Of course no one ever mentions the over half a million (possibly one million in real numbers) dead. While people on this forum like to bleat on about how COVID only killed the old and nearly dead, these numbers include working people. All of those dead people aren't returning to their jobs. All of the women expected to do everything for everyone during the pandemic are not returning to their jobs. 40% of the children in this country had a parent die from COVID so that's a lot of single parents now (if it wasn't the single parent that died). Restaurant workers are in one of the cohorts of workers that died in high numbers. Same with medical professionals (EMTs, nurses, doctors, and caregivers). And since intelligent people have gotten vaccinated - the unvaccinated are now being hospitalized and dying in droves. And their children and other people's children are suffering, too, because we've got children getting sick and being put in ICUs and they will die, too, unable to be vaccinated and forced to be around anti-science assholes who don't care who they kill.
I do not feel bad for any employer who can't find employees.
Pay people more. Treat people better. Give people flexibility and options, especially if they are parents or caregivers or disabled.
The so-called "job creators" made BILLIONS in tax perks and other money funneled directly into their pockets under Trump and during the pandemic. They chose to give the money back to themselves. Jobs were not created. Wages were not increased. They sure did get obscenely wealthy, though.
If employers can't find people to work for them, then they need to shut down their businesses. White businesses, big businesses, wealthy businesses got a SHIT TON of stimulus money. All of the crying and whining and complaining about how no one wants to work is total and complete bullshit. No one wants to work for YOU at YOUR BUSINESS. That's it. Full stop.

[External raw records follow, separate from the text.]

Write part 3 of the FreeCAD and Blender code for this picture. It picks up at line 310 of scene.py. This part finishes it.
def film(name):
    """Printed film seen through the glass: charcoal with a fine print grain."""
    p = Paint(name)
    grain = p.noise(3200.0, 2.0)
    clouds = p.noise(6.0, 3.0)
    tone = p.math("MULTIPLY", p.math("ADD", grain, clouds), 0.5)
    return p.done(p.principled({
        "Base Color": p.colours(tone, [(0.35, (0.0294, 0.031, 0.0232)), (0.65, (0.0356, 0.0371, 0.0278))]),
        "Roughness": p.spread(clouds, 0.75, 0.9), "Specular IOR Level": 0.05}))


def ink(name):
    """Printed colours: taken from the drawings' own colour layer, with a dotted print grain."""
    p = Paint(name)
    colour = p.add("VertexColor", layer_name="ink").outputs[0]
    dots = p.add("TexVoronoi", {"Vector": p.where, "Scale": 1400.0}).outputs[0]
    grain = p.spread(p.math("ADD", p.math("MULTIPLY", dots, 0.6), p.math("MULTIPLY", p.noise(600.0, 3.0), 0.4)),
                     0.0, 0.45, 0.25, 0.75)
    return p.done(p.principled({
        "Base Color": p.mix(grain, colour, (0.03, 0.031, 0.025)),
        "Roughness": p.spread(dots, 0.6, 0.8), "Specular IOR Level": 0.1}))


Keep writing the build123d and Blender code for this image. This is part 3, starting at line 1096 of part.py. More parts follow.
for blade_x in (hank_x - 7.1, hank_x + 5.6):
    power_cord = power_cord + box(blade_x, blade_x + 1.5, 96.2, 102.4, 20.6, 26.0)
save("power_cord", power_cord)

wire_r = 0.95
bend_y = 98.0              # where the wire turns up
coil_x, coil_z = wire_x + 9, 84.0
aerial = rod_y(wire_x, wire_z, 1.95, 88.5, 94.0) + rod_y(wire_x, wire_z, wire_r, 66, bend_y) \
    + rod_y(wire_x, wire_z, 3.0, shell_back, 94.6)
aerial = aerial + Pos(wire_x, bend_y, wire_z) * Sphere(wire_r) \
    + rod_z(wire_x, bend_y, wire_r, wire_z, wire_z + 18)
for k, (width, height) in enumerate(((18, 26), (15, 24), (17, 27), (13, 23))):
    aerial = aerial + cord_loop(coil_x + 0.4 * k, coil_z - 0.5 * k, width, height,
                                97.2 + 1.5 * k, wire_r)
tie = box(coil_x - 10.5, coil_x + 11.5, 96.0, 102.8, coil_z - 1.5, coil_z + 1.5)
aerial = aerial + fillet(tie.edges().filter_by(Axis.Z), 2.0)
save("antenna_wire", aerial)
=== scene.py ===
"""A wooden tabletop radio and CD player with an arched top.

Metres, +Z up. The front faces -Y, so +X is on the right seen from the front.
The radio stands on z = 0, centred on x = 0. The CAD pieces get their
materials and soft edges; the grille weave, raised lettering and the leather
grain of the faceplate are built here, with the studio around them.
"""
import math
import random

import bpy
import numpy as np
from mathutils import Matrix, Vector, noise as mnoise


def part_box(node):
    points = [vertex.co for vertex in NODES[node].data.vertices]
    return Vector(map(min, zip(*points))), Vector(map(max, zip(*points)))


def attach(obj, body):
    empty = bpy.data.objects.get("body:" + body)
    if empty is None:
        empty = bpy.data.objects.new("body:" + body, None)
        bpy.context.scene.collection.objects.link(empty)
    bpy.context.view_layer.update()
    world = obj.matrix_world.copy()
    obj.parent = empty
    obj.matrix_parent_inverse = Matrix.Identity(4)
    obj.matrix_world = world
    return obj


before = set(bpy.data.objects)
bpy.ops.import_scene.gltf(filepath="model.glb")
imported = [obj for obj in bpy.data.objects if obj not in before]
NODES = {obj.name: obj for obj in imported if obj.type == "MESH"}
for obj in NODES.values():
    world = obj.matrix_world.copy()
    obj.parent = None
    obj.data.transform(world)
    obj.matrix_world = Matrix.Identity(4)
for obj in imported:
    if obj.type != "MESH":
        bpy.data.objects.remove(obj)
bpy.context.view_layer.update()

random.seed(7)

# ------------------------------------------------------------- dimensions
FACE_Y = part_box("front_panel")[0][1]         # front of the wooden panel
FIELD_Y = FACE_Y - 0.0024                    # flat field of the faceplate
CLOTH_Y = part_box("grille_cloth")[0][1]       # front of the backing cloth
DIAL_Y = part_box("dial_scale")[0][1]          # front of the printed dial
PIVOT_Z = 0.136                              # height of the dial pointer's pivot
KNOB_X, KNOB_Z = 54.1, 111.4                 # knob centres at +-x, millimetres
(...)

Guaranteed all of these xenophobic Republican motherfuckers who can't force Americans to go back into wage slavery will soon change their tune on immigration demanding that anyone willing to be exploited and forced to work for next to nothing be allowed into the country since Americans are lazy and don't want to work.
@12, where do you get the stat that 40% of children have lost a parent to COVID? 80% of deaths are from folks 65 yrs and older, and the death toll is around 600k. There are around 350 million people living in the US....your figures are not at all possible.
This is a long-tardy comeuppance of the Reagan Restoration. Management and the 1% have had it going their way for half a century, half a century of repudiating the social compact, of union-busting, of zero-hour contracts, of last minute, uncertain scheduling, of disdain, of contempt, of looting, of gangster capitalism and vulture capitalism, of offshoring, of private equity corruption, of Steve Mnuchin, of Mitt Romney, of the return of the robber barons, of treating labor as an abstract budget line item, of eliminating most any semblance of management loyalty to workers ("the employees will still be cowering..."). And now comes the bleating, "Where are our workers, our serfs?! The plantation ethic? Where is the love, where is the loyalty? Where is the gratitude?! We are the job creators!! Bow down! What's wrong with you?!"